What evidence should be captured for an ECC 2-8-3 assessor?

Capture evidence at implementation and preserve it in the control evidence repository, not only in a project ticket. Screenshots should include the Azure portal breadcrumb, resource name, date, and relevant setting; exports should be retained in their original format.

  • The approved cryptography standard controls document, including approved algorithms, key lifecycle rules, PKI restrictions, TLS requirements, and data-classification decisions.
  • Formal approval by the head of the organization or delegated authority, using the approved signature or official email process.
  • A screenshot of Networking showing disabled public network access and approved private endpoint connections.
  • A screenshot or export of Access control (IAM) role assignments, demonstrating separation between administrators, crypto officers, and workload identities.
  • A screenshot of each relevant key showing RSA-HSM, key size, activation and expiry dates, enabled status, and rotation policy.
  • A screenshot from each protected workload showing customer-managed encryption enabled and the Managed HSM key selected.
  • Activity Log exports showing key creation, rotation, role changes, and deletion-related events.
  • The key-management procedure, quarterly access review record, and documented annual effectiveness review of key lifecycle controls.

Where does Azure Managed HSM fall short, and what fills the gap?

Managed HSM is a key-management and cryptographic-operation service; it does not independently encrypt every dataset, enforce TLS for every application, classify data, or encrypt data while applications process it in memory. Treating the HSM as a complete answer to ECC 2-8-3 would leave material gaps.

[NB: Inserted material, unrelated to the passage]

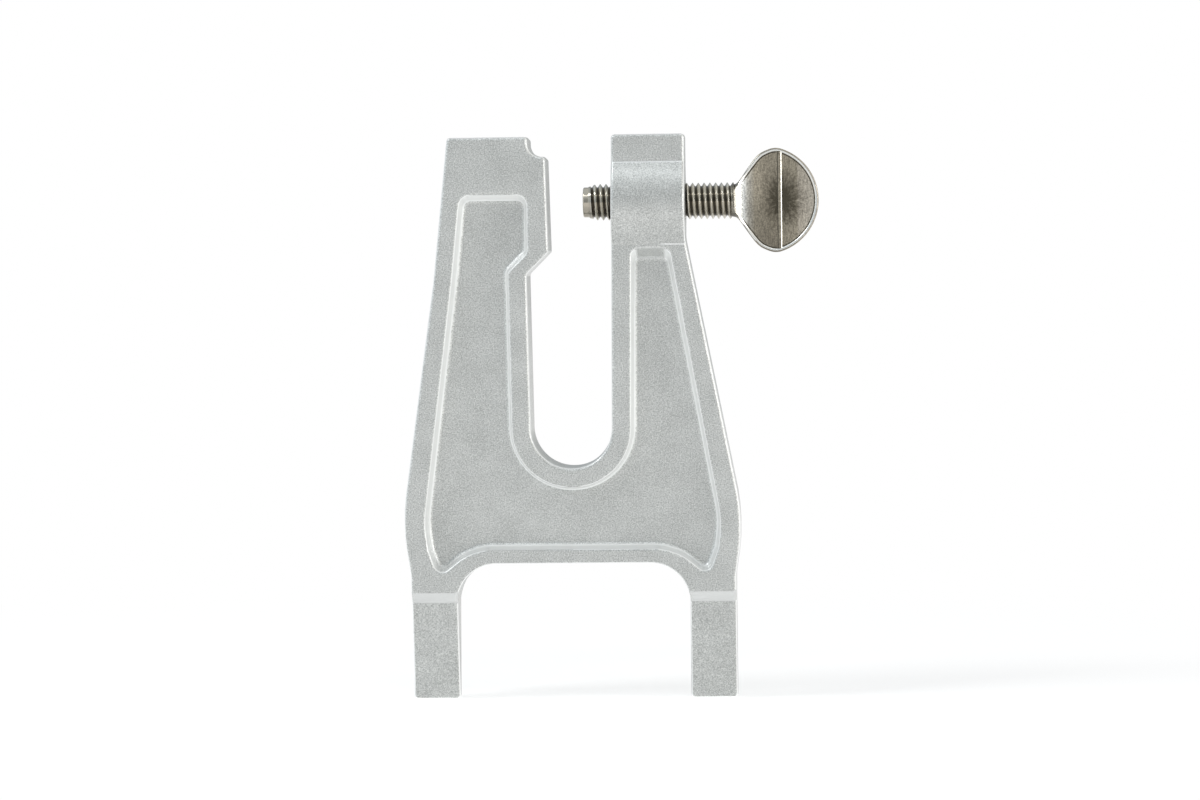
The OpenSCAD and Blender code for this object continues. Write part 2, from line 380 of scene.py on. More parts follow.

For data in transit, require TLS through the application, API gateway, Azure Application Gateway, Azure Front Door, or equivalent service, using the protocol and cipher requirements approved in the organization’s cryptography standard. For data at rest, enable customer-managed keys only on supported services and validate the integration after each key rotation. For data while processing, use Azure confidential computing capabilities, such as confidential virtual machines or confidential containers, where the risk assessment and legal requirements call for protection of data in use.

A second example is a 600-person government-owned utilities company using Managed HSM for keys protecting billing archives and smart-meter settlement exports. The HSM protects encryption keys and signing keys, while TLS is enforced at its API gateway and confidential compute is evaluated separately for analytics workloads that process sensitive consumer data.

Next step: ask the technical owner for a costed design that maps each high-sensitivity workload, its classification, its HSM key, its encryption method, and its ECC 2-8-3 evidence owner before approving implementation funding.